▶ TASK BRIEF: Starting at the line with "KNOT = (21.4, -157.5, -750.5)" and stopping at the line with "before = set(bpy.data.objects)", repeat each line exactly. Include both and omit the rest.

▶ DATA EXCERPT:
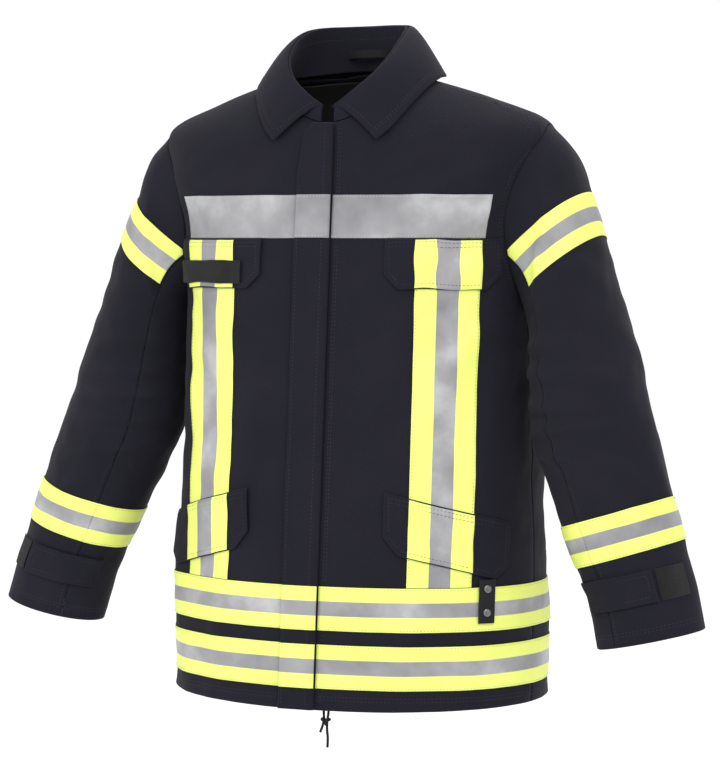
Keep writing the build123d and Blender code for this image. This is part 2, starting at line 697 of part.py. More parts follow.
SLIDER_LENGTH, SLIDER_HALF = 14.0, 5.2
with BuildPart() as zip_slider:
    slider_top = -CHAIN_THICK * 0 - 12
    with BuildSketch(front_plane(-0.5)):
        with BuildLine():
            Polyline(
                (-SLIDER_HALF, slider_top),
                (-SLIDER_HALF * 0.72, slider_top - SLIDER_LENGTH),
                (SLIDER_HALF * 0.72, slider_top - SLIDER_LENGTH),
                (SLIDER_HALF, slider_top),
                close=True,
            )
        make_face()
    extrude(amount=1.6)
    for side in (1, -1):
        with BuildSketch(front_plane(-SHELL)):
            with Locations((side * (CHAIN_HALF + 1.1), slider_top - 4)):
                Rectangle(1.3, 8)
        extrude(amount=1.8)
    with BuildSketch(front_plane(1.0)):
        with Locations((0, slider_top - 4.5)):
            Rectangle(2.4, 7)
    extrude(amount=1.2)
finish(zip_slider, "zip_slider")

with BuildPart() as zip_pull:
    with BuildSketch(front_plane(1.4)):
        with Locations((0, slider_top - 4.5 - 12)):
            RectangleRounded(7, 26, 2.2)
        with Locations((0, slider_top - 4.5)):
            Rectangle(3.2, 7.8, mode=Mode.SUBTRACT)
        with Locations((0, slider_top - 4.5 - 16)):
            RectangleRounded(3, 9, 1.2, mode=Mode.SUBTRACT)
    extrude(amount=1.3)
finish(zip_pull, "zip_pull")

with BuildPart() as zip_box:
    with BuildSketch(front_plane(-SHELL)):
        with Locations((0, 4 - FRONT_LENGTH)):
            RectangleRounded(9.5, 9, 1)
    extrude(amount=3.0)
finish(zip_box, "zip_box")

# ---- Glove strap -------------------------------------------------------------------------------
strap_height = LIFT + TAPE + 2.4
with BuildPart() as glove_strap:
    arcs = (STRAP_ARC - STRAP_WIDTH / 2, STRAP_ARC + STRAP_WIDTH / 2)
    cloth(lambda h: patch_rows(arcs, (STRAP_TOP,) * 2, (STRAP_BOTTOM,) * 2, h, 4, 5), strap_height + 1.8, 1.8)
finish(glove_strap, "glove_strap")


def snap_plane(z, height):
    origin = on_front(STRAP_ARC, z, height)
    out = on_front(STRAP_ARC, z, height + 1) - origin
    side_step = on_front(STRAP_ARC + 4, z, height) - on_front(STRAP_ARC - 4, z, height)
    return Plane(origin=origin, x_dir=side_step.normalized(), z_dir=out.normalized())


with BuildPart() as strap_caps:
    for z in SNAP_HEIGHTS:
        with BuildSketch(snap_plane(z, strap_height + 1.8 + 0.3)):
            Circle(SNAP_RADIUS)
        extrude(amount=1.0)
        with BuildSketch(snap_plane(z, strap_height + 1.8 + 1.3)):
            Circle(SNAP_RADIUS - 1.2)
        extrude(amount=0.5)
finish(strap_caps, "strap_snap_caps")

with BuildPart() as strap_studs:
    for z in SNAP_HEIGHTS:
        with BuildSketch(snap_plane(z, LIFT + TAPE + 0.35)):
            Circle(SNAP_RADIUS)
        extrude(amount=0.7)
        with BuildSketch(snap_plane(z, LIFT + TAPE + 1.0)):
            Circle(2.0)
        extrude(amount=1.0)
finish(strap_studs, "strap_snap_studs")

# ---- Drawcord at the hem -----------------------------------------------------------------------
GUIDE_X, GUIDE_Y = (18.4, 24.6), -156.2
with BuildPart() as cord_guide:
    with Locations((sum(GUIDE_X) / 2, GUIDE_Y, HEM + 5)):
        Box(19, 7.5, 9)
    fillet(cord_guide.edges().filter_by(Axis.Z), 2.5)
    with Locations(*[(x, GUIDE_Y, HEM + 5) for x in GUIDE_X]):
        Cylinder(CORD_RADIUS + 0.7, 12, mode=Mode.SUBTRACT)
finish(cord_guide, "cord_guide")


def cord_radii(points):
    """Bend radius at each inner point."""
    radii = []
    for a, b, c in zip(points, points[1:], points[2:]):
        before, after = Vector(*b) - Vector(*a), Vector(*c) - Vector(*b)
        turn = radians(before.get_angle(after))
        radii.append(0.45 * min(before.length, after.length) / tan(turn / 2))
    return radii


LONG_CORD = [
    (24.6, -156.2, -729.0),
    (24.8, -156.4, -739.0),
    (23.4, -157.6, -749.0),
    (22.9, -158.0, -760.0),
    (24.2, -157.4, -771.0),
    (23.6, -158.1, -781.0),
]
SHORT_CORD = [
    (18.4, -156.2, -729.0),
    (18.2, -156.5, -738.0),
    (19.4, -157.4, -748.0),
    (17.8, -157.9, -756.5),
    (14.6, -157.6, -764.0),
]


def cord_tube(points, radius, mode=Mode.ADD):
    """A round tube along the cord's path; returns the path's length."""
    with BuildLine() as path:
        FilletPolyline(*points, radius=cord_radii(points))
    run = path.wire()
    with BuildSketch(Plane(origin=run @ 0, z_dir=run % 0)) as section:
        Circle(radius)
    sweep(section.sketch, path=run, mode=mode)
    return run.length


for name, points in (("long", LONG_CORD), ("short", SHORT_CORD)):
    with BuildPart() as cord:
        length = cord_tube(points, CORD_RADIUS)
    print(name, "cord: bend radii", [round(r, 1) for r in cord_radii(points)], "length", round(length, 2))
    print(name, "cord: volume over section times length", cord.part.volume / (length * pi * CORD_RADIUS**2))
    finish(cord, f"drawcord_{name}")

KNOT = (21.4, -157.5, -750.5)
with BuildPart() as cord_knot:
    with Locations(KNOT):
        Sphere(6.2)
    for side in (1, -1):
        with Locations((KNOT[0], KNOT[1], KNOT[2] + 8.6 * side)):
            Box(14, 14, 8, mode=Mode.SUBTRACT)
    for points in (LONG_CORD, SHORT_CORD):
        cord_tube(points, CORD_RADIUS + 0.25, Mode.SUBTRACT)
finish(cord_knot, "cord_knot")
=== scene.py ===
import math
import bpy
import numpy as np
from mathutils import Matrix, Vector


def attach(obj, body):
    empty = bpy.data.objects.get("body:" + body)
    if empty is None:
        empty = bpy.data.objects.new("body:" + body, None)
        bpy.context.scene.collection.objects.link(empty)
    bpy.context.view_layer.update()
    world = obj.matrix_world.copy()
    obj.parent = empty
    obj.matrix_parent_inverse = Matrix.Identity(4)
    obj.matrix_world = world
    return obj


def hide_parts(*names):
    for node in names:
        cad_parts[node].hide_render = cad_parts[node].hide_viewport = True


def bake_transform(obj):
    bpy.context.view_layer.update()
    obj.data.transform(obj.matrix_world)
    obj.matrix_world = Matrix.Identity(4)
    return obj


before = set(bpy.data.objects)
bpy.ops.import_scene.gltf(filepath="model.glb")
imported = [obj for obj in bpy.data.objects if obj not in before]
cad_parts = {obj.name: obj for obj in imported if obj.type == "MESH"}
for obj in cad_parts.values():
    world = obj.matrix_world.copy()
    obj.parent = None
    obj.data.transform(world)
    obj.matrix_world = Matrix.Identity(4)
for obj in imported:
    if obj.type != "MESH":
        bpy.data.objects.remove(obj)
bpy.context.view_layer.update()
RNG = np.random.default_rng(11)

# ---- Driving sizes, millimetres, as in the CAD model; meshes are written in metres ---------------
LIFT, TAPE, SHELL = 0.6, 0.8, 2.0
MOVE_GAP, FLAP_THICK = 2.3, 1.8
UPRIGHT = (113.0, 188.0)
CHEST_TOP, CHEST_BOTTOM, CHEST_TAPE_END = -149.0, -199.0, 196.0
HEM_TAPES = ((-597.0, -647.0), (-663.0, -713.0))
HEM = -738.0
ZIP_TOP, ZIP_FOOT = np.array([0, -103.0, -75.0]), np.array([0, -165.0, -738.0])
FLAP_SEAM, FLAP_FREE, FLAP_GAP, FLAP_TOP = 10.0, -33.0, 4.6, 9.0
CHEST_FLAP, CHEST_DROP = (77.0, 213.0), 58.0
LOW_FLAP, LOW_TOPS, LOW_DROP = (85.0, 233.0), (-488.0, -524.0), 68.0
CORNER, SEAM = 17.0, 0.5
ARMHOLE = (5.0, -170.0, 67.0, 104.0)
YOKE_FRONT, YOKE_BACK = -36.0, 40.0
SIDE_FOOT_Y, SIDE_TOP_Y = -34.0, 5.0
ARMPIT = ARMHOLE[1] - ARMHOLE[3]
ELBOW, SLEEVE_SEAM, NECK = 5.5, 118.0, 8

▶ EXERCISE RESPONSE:
KNOT = (21.4, -157.5, -750.5)
with BuildPart() as cord_knot:
    with Locations(KNOT):
        Sphere(6.2)
    for side in (1, -1):
        with Locations((KNOT[0], KNOT[1], KNOT[2] + 8.6 * side)):
            Box(14, 14, 8, mode=Mode.SUBTRACT)
    for points in (LONG_CORD, SHORT_CORD):
        cord_tube(points, CORD_RADIUS + 0.25, Mode.SUBTRACT)
finish(cord_knot, "cord_knot")
=== scene.py ===
import math
import bpy
import numpy as np
from mathutils import Matrix, Vector


def attach(obj, body):
    empty = bpy.data.objects.get("body:" + body)
    if empty is None:
        empty = bpy.data.objects.new("body:" + body, None)
        bpy.context.scene.collection.objects.link(empty)
    bpy.context.view_layer.update()
    world = obj.matrix_world.copy()
    obj.parent = empty
    obj.matrix_parent_inverse = Matrix.Identity(4)
    obj.matrix_world = world
    return obj


def hide_parts(*names):
    for node in names:
        cad_parts[node].hide_render = cad_parts[node].hide_viewport = True


def bake_transform(obj):
    bpy.context.view_layer.update()
    obj.data.transform(obj.matrix_world)
    obj.matrix_world = Matrix.Identity(4)
    return obj


before = set(bpy.data.objects)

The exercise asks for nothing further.